The King Abdulaziz Port in Dammam, eastern Saudi Arabia. (“Mawani” port authority)
The King Abdulaziz Port in Dammam, eastern Saudi Arabia. (“Mawani” port authority)

Saudi Arabia’s non-oil exports soared to a two-year high in May, reaching SAR 28.89 billion (USD 7.70 billion), marking an 8.2% year-on-year increase compared to May 2023.

On a monthly basis, non-oil exports surged by 26.93% from April.

This growth contributed to Saudi Arabia’s trade surplus, which recorded a year-on-year increase of 12.8%, reaching SAR 34.5 billion (USD 9.1 billion) in May, following 18 months of decline.

The enhancement of the non-oil private sector remains a key focus for Saudi Arabia as it continues its efforts to diversify its economy and reduce reliance on oil revenues.

In 2023, non-oil activities in Saudi Arabia contributed 50% to the country’s real GDP, the highest level ever recorded, according to the Ministry of Economy and Planning’s analysis of data from the General Authority for Statistics.

Saudi Finance Minister Mohammed Al-Jadaan emphasized at the “Future Investment Initiative” in October that the Kingdom is now prioritizing the development of the non-oil sector over GDP figures, in line with its Vision 2030 economic diversification plan.

A report by Moody’s highlighted Saudi Arabia’s extensive efforts to transform its economic structure, reduce dependency on oil, and boost non-oil sectors such as industry, tourism, and real estate.

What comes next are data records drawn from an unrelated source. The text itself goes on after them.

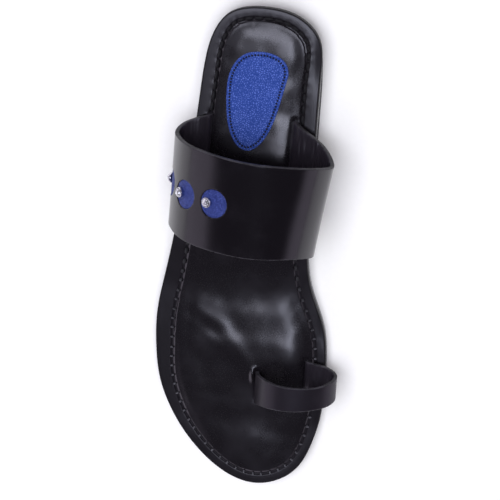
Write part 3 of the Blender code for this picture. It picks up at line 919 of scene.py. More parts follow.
@dataclass
class Sole:
    """The sole's plan and the heights along it, which every part on it shares.

    hip: how widely the soft minimum rounds the pad between two sides; hip_start: how far in it takes
    over; hip_skip: it reads every so many points of the edge. waver, quiver: heights of the pad's
    coarse and fine unevenness. pad_power: the power by which the padding rises.
    """

    length: float = 260.0 * MM
    heel_centre: float = 45.0 * MM
    outsole: float = 4.0 * MM
    toe_spring: float = 4.0 * MM
    lift: float = 7.0 * MM
    lift_length: float = 93.0 * MM
    breast_bow: float = 4.0 * MM
    shank_run_out: float = 3.0 * MM
    flat_start: float = 0.61
    spring_start: float = 0.855
    gap: float = 0.3 * MM
    insole: float = 3.6 * MM
    stitch_inset: float = 5.5 * MM
    pad_rise: float = 2.2 * MM
    pad_slope: float = 15.0 * MM
    pad_power: float = 2.2
    hip: float = 3.0 * MM
    hip_start: float = 4.0 * MM
    hip_skip: int = 3
    waver: float = 0.10 * MM
    waver_pitch: float = 21 * MM
    quiver: float = 0.03 * MM
    quiver_pitch: float = 8 * MM
    spine_from_end: float = 31.0 * MM
    outsole_taper: float = 1.0 * MM
    lift_taper: float = 1.8 * MM
    taper_length: float = 45.0 * MM
    points: int = 960
    edge: np.ndarray = field(init=False)
    inward: np.ndarray = field(init=False)
    travel: np.ndarray = field(init=False)
    girth: float = field(init=False)
    spine: np.ndarray = field(init=False)
    stitch: np.ndarray = field(init=False)

    def __post_init__(self) -> None:
        """Works out the outline, its inward normals, its spine and the stitch line's inset."""
        outer = [(s.outer * s.width, s.along * self.length) for s in SOLE_SECTIONS]
        inner = [(-s.inner * s.width, s.along * self.length) for s in SOLE_SECTIONS[-2:0:-1]]
        loop = smooth_curve(np.array(outer + inner), 8 * self.points + 1, closed=True)[:-1]
        tip = int(np.argmin(np.linalg.norm(loop - outer[-1], axis=1)))
        half = self.points // 2
        there = np.linspace(0, tip, half, endpoint=False)
        back = np.linspace(tip, len(loop), half, endpoint=False)
        self.edge = loop[np.concatenate([there, back]).astype(int)]
        self.inward = left_of(self.edge)
        self.travel, self.girth = travel_round(self.edge)
        pair = (self.edge + np.roll(self.edge[::-1], 1, axis=0)) / 2
        y = np.clip(pair[:, 1], self.spine_from_end, self.length - self.spine_from_end)
        x = np.interp(y, pair[: half + 1, 1], pair[: half + 1, 0])
        self.spine = np.stack([x, y], axis=1)
        share = self.edge[:, 1] / self.length
        stations, inner_rows, outer_rows = np.array(PAD_ROWS).T
        on_outer = np.arange(self.points) < half
        inner_side = np.interp(share, stations, inner_rows)
        rows = np.where(on_outer, np.interp(share, stations, outer_rows), inner_side)
        self.stitch = self.stitch_inset * rows

    def tread_line(self, y: np.ndarray) -> np.ndarray:
        """Height of the outsole's underside.

        It is the lift's height, eased down to nothing at the ball, then the toe's spring, as the square
        of the distance past its start.

        Args:
            y: distances from the back.

        Returns:
            The heights above the floor.
        """
        shank_start = self.lift_length + self.shank_run_out
        flat = self.flat_start * self.length
        spring = np.clip((y / self.length - self.spring_start) / (1 - self.spring_start), 0, None)
        return self.lift * ease((flat - y) / (flat - shank_start)) + self.toe_spring * spring**2

    def base_line(self, y: np.ndarray) -> np.ndarray:
        """Height of the footbed's underside."""
        return self.tread_line(y) + self.outsole + self.gap

    def width_at(self, y: float, side: Side) -> float:
        """Distance of the edge from the centre line, on one side.

        Args:
            y: distance from the back.
            side: which side of the foot.

        Returns:
            The distance.
        """
        half = self.points // 2
        if side is Side.OUTER:
            chain = self.edge[: half + 1]
        else:
            chain = np.vstack([self.edge[half:], self.edge[:1]])[::-1]
        return float(np.interp(y, chain[:, 1], side.value * chain[:, 0]))

    def world(self, x: np.ndarray, y: np.ndarray, z: np.ndarray) -> np.ndarray:
        """Points in the scene, from a plan measured from the back and a height above the floor."""
        return np.stack([x, y - self.heel_centre, z], axis=-1)

    def relief(self, x: np.ndarray, y: np.ndarray) -> np.ndarray:
        """Height of the listed dishes, ridges and creases over the flat pad.

        Each is a bell in its own turned axes: its rise times e to the minus half the squared shares of
        its half sizes. Fine uneven waves are added.

        Args:
            x, y: the places in plan.

        Returns:
            The heights.
        """
        total = self.waver * ripple(x, y, 3, self.waver_pitch)
        total = total + self.quiver * ripple(x, y, 4, self.quiver_pitch)
        for swell in SWELLS:
            turn = math.radians(swell.turn)
            dx, dy = x / MM - swell.x, y / MM - swell.y
            across = dx * math.cos(turn) + dy * math.sin(turn)
            along = -dx * math.sin(turn) + dy * math.cos(turn)
            bell = np.exp(-0.5 * ((along / swell.long) ** 2 + (across / swell.wide) ** 2))
            total = total + swell.rise * MM * bell
        return total

    def past_stitch(self, x: np.ndarray, y: np.ndarray, exact: np.ndarray | None = None) -> np.ndarray:
        """Distance in from the stitch line, negative outside it, with the hips between two sides rounded.

        The exact distance is the one to the nearest point of the edge. Further in it gives way to the
        soft minimum over the whole edge: less the log of the summed exponentials of the distances, put
        back to scale by the same sum along a straight edge.

        Args:
            x, y: the places in plan.
            exact: the exact distance, where it is known.

        Returns:
            The distance.
        """
        edge, stitch = self.edge[:: self.hip_skip], self.stitch[:: self.hip_skip]
        own = np.hypot(x[..., None] - edge[:, 0], y[..., None] - edge[:, 1])
        if exact is None:
            nearest = own.argmin(axis=-1)
            exact = np.take_along_axis(own, nearest[..., None], axis=-1)[..., 0] - stitch[nearest]
        own = own - stitch
        soft = -np.log(np.exp(-own / self.hip).sum(axis=-1))
        reach = np.linspace(-12, 60, 300) * MM
        along = np.arange(-80, 81) * self.hip_skip * self.girth / self.points
        straight = np.hypot(reach[:, None] + self.stitch_inset, along) - self.stitch_inset
        scale = -np.log(np.exp(-straight / self.hip).sum(axis=1))
        share = ease(exact / self.hip_start)
        return exact * (1 - share) + np.interp(soft, scale, reach) * share

    def puff(self, past: np.ndarray) -> np.ndarray:
        """Height of the padding: its whole rise times one less a power of the share still to rise."""
        share = np.clip(past / self.pad_slope, 0, 1)
        return self.pad_rise * (1 - (1 - share) ** self.pad_power)

    def pad_top(self, x: np.ndarray, y: np.ndarray) -> np.ndarray:
        """Height of the pad above the floor.

        Args:
            x, y: the places in plan.

        Returns:
            The heights.
        """
        past = self.past_stitch(x, y)
        swell = self.relief(x, y) * ease(past / self.stitch_inset)
        return self.base_line(y) + self.insole + self.puff(past) + swell

    def drawn_in(self, loop: np.ndarray, taper: float) -> np.ndarray:
        """An outline drawn in round the back of the heel, by the whole taper at the very back."""
        return loop + left_of(loop) * (taper * ease(1 - loop[:, 1] / self.taper_length))[:, None]


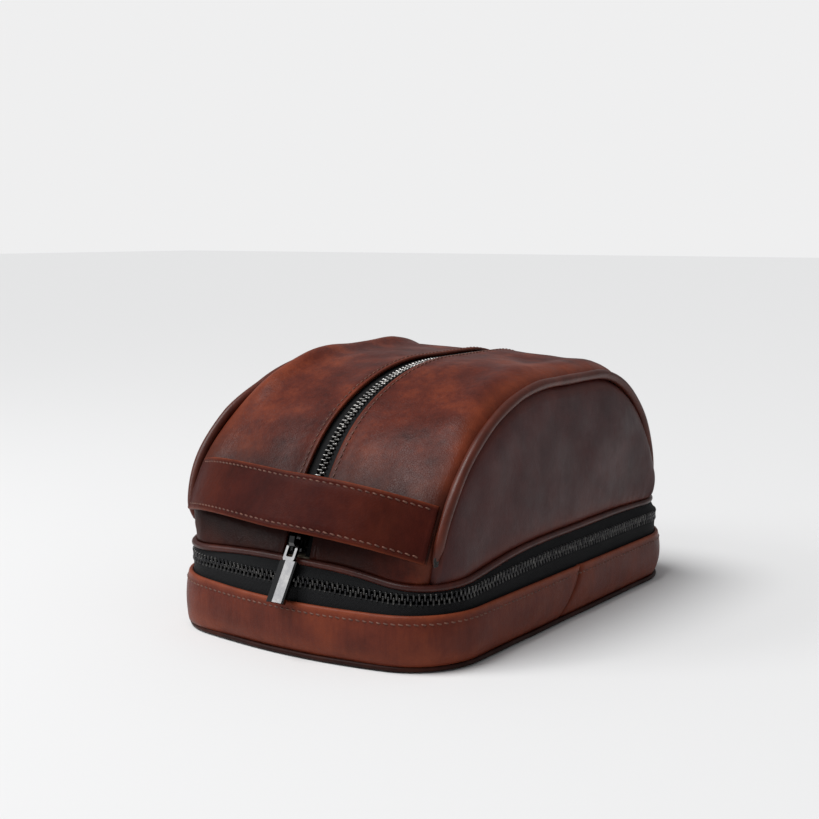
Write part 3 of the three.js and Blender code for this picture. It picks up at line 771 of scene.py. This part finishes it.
def soft_plate(name, inset, z, thick, swell, size, edge_line=None):
    """A cloth-covered plate in the tray's plan, with a slightly uneven upper and lower face."""
    runs = np.linspace(0, PERIMETER, 160, endpoint=False)
    edge, _ = plan(runs, inset)
    sag = np.zeros(len(runs))
    if edge_line:
        line, outs = edge_line(runs)
        edge = line[:, :2] - outs[:, :2] * (inset - PIPING_INSET)
        sag = line[:, 2] - PIPING_Z
    shares = np.array([1.0, 0.985, 0.95, 0.85, 0.7, 0.5, 0.3, 0.12])
    verts, faces = [], []
    count = len(runs)
    for side in (1, -1):
        for share in shares:
            spot = edge * share
            face = z + sag * share**6 + thick / 2 + side * (thick / 2 if share < 1 else thick / 4)
            face = face + side * swell * (ripple(lift(spot, side * 9.0), size) * 0.5 + 0.3) * (1 - share**8)
            verts.append(lift(spot, face))
    rows = len(shares)
    for side in range(2):
        for r in range(rows - 1):
            a, b = (side * rows + r) * count, (side * rows + r + 1) * count
            faces += [[a + k, a + (k + 1) % count, b + (k + 1) % count, b + k] for k in range(count)]
        last = (side * rows + rows - 1) * count
        faces.append([last + k for k in range(count)])
    faces += [[k, (k + 1) % count, rows * count + (k + 1) % count, rows * count + k] for k in range(count)]
    verts = np.concatenate(verts)
    uvs = np.array([verts[v][:2] for f in faces for v in f])
    return face_out(new_object(name, verts, faces, uvs))


# ---- lower zip ----
def chain_line(run):
    """The lower chain's centre line, which dips at the front corners."""
    point, out = plan(run, CHAIN_INSET)
    left = point[..., 0] < 0
    corner = front_corner(point, 34.0, np.where(left, 22.0, 50.0))
    bulge = np.where(left, 2.4, 0.8) * corner + 2.0 * rear_corner(point)
    z = CHAIN_Z - np.where(left, 0.0, 3.0) * corner + 0.25 * ripple(lift(point, 0), 90.0, 1.0)
    return lift(point + out * bulge[..., None], z), lift(out, np.zeros(out.shape[:-1]))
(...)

The Saudi General Authority for Statistics’ monthly report on international trade noted a 5.8% growth in merchandise exports in May compared to the same period last year, driven by a 4.9% increase in oil exports, which totaled SAR 75.9 billion in May 2024.

The change reflects movements in global oil prices, while production levels remained steady at under 9 million barrels per day since the OPEC+ alliance began a voluntary reduction in crude supply to maintain prices. Production is set to gradually increase starting in early October.

On a monthly basis, merchandise exports rose by 3.3% from April to May, supported by a 26.9% increase in non-oil exports. This rise was bolstered by a surge in re-exports, which reached SAR 10.2 billion, the highest level for this category since 2017.

The share of oil exports in total exports declined to 72.4% in May from 73% in the same month last year.

Moreover, the value of re-exported goods increased by 33.9% during the same period.